Devising modern air defenses is about more than buying additional interceptors, however, said UK Air Marshal Johnny Stringer, deputy commander at NATO Headquarters Allied Air Command. Clever mission planning can optimize the equipment needed to engage threats.
Still, just playing defense is not the right approach either, Stringer added. “Air defense done properly over the decades has relied on the offensive as well as the defensive,” he said. “This means interdicting supply chains, factories, logistics well before things actually get fired.”
Companies and governments are rushing to address the air defense concerns across the range of threats. Germany twice this year placed top-up orders for Patriot missile systems. NATO members late last year also collectively agreed to buy Patriot interceptors.

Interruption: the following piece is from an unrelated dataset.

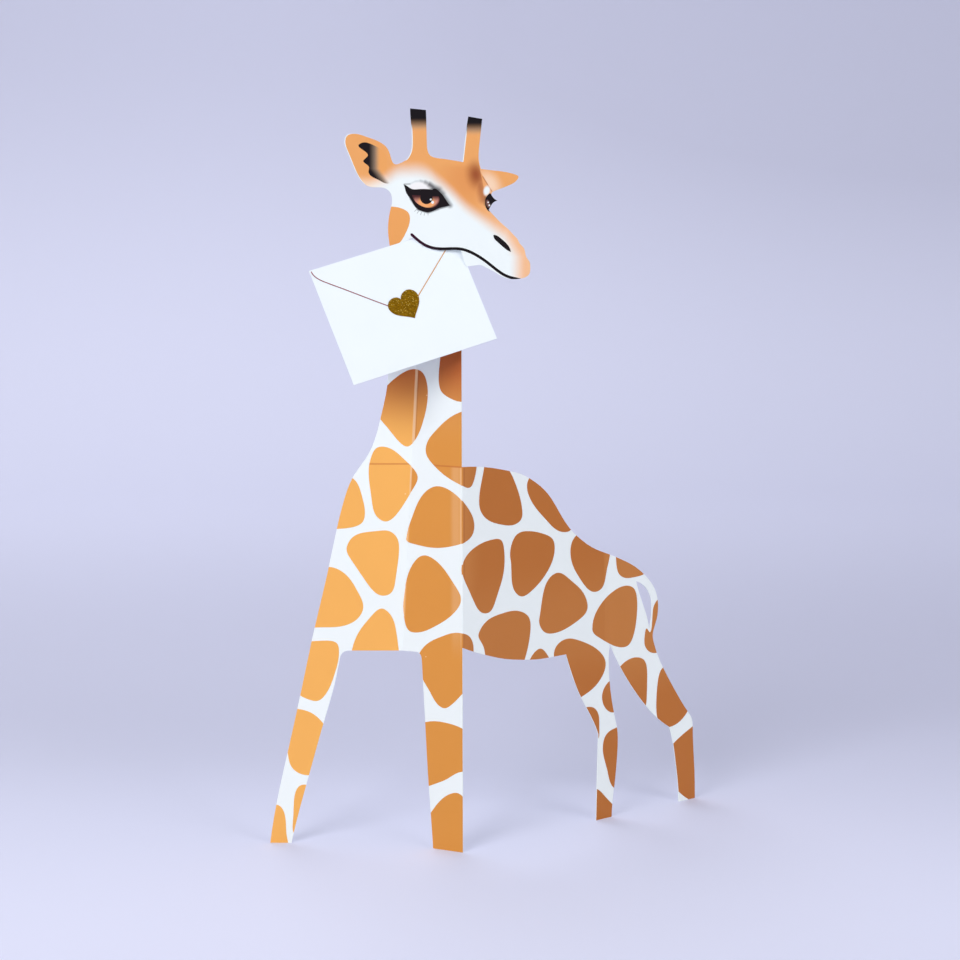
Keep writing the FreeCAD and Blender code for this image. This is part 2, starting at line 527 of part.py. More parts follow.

European missile manufacturer MBDA used the Farnborough International Airshow to display a very-short-range air defense missile being developed for the Italian army.
Raytheon said it is working on boosting production of AIM-120 Amraam missiles, which are used in the Nasams air defense system, to satisfy strong demand. The company is also developing partnerships to expand Patriot production capacity, including an agreement announced in April with Sener in Spain to modernize the missile’s control actuation system.
Raytheon also established an all-up-round production agreement with MBDA to help double production of the interceptors. Raytheon disclosed it has fired a 15-kW anti-drone laser under Project Swinton in the UK, as well, showing the breadth of air defense equipment now in demand.